In the accelerating world of artificial intelligence, not all software companies are built to last. Orlando Bravo, co-founder of the investment giant Thoma Bravo, stated this week that AI is set to upend the sector more rapidly than many anticipate, and for some firms, a sharp drop in valuation is perfectly justified.
Speaking at his firm's investor meeting in Miami, Bravo told CNBC that a significant number of public software companies face imminent disruption from AI. "Those companies were going to be disrupted anyway," he noted, suggesting the technology is merely speeding up an inevitable process. He declined to specify which businesses he believes deserve a lower market price.
The pressure is already visible. The iShares Expanded Tech-Software Sector ETF has fallen about 28% from its peak last September, as AI tools promise similar services for a fraction of the cost.
Yet Bravo drew a clear distinction. He argued the market sell-off has been indiscriminate, unfairly punishing what he calls "phenomenal businesses" positioned to thrive in what he terms the "agentic era." These companies, he said, have been "severely punished when they shouldn't have been."

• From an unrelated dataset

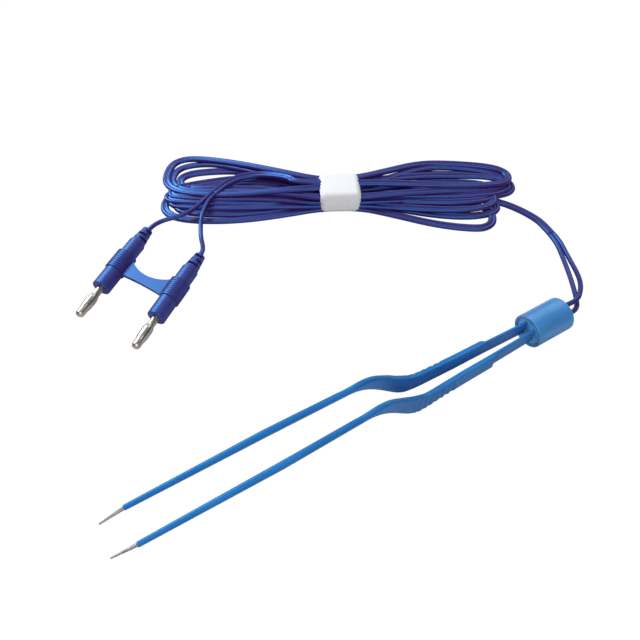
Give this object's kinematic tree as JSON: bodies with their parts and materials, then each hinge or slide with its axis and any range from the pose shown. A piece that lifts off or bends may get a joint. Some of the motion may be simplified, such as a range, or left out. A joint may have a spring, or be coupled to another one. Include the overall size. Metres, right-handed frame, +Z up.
{
  "type": "bipolar forceps",
  "caption": "Blue bayonet bipolar forceps with a clear blue cap, a twin cord wound in a paper band and a bridged two-pin plug.",
  "frame": {"origin": "centre of the forceps' bounding box on the surface, cord and plug left out", "axes": "+X along the forceps from its cap towards its tips, +Y towards the left arm, +Z up"},
  "size_m": [0.2244, 0.1755, 0.02],
  "materials": {
    "cap_plastic": "translucent light blue, polished",
    "potting_resin": "clear resin",
    "steel": "fine satin",
    "blue_coating": "insulating coating, semi-gloss",
    "solder": "bright, uneven",
    "cord_jacket": "soft satin jacket",
    "white_paper": "matte paper",
    "plug_moulding": "soft moulding, satin",
    "nickel_plate": "bright nickel"
  },
  "bodies": {
    "root": {"cap_shell": "cap_plastic", "cap_potting": "potting_resin", "left_lead": "cord_jacket", "right_lead": "cord_jacket", "cap_cord": "cord_jacket", "cord_hank": "cord_jacket", "tail_cord": "cord_jacket", "plug_lead_1": "cord_jacket", "plug_lead_2": "cord_jacket", "paper_band": "white_paper", "plug_bridge": "plug_moulding", "plug_body_1": "plug_moulding", "plug_body_2": "plug_moulding", "plug_pin_1": "nickel_plate", "plug_pin_2": "nickel_plate"},
    "left_arm": {"left_tine": "steel", "left_insulation": "blue_coating", "left_solder_joint": "solder"},
    "right_arm": {"right_tine": "steel", "right_insulation": "blue_coating", "right_solder_joint": "solder"}
  },
  "joints": [
    {"name": "left_arm_flex", "type": "hinge", "parent": "root", "child": "left_arm", "pos_m": [-0.07291, 0.0022, 0.00681], "axis": [-0.0585, 0, -0.9983], "range_deg": [0, 1.8], "stiffness_Nm_per_rad": 2},
    {"name": "right_arm_flex", "type": "hinge", "parent": "root", "child": "right_arm", "pos_m": [-0.07291, -0.0022, 0.00681], "axis": [0.0585, 0, 0.9983], "range_deg": [0, 1.8], "stiffness_Nm_per_rad": 2}
  ]
}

The comments arrive amid broader scrutiny of software valuations. Apollo Global Management's John Zito recently pointed to "arrogance" in private equity software deals, specifically citing Thoma Bravo's 2021 purchase of Medallia for $6.4 billion. Bravo acknowledged the critique, stating plainly that his firm overestimated Medallia's growth. "We made a mistake, and that caused us to pay too much," he said.
The message from Miami is one of a sector in transition, where AI separates legacy services from future platforms, and investors are still learning to tell the difference.